[Task input]:
::::

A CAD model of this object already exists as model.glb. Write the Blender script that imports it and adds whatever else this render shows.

::::

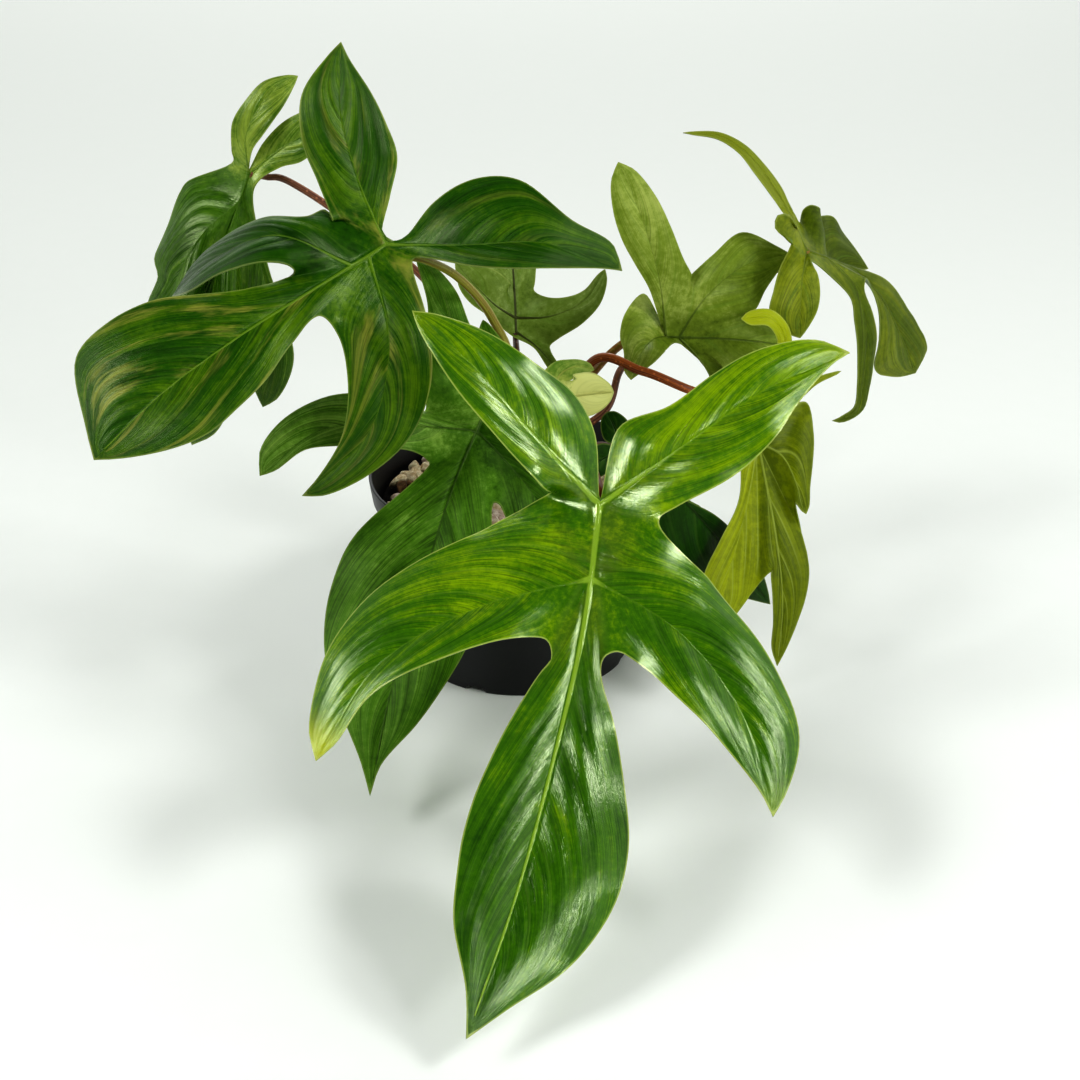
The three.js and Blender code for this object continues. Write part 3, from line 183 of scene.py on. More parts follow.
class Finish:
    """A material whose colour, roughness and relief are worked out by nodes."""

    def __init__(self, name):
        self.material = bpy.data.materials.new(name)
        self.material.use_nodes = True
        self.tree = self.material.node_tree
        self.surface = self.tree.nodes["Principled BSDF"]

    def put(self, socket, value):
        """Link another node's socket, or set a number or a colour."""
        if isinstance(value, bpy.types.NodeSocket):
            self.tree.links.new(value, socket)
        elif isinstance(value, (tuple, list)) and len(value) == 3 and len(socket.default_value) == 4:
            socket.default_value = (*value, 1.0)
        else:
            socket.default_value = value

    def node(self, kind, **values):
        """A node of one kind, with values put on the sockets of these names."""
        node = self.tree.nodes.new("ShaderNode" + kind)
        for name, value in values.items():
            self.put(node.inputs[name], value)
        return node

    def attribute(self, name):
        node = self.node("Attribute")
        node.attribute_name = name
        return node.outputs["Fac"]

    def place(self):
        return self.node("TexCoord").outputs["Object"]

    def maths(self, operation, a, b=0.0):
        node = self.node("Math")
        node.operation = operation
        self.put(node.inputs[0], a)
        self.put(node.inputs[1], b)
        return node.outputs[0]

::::

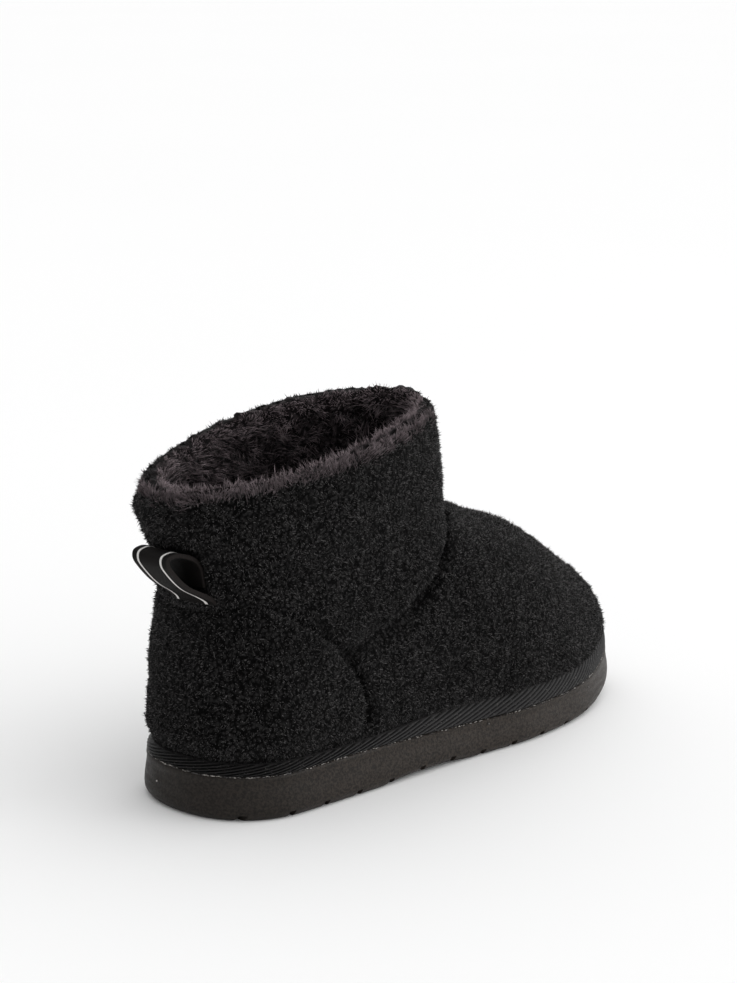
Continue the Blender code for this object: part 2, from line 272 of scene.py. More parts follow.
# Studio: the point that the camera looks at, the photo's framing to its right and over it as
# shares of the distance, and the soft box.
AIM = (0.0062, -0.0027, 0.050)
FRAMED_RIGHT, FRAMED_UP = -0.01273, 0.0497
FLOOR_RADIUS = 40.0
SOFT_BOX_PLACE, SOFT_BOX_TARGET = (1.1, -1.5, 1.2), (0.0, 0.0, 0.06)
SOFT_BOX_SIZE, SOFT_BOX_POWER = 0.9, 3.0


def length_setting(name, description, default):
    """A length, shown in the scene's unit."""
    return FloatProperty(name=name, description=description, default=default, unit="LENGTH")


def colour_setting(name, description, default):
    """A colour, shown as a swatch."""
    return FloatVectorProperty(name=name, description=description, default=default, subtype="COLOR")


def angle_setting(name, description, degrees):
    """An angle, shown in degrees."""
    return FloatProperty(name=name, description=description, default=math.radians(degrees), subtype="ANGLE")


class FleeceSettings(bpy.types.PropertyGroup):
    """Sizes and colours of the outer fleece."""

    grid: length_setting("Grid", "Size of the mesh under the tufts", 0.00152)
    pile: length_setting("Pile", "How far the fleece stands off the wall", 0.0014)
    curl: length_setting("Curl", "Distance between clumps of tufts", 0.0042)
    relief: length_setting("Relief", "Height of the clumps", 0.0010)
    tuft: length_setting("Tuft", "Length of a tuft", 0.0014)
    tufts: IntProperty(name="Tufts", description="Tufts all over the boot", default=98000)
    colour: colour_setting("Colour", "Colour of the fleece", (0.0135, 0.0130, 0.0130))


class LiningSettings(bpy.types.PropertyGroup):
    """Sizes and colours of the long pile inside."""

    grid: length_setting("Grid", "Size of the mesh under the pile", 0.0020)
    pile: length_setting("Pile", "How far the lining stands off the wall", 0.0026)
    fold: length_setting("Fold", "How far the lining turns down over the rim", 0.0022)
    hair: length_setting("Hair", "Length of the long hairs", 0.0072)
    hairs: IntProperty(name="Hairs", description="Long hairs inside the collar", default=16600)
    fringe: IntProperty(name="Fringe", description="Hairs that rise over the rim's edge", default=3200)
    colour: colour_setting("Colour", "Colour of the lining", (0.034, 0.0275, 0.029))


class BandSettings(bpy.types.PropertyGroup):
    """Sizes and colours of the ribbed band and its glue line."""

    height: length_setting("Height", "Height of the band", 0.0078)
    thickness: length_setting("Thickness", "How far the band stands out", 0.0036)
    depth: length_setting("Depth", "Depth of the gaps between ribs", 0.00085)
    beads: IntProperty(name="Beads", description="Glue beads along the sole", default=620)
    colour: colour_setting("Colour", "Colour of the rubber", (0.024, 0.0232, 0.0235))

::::

[What you have to do]:
Reproduce exactly the lines from the line with "Continue the Blender" to the line with "SOFT_BOX_SIZE, SOFT_BOX_POWER = 0.9, 3.0", both end lines included.

[Response]:
Continue the Blender code for this object: part 2, from line 272 of scene.py. More parts follow.
# Studio: the point that the camera looks at, the photo's framing to its right and over it as
# shares of the distance, and the soft box.
AIM = (0.0062, -0.0027, 0.050)
FRAMED_RIGHT, FRAMED_UP = -0.01273, 0.0497
FLOOR_RADIUS = 40.0
SOFT_BOX_PLACE, SOFT_BOX_TARGET = (1.1, -1.5, 1.2), (0.0, 0.0, 0.06)
SOFT_BOX_SIZE, SOFT_BOX_POWER = 0.9, 3.0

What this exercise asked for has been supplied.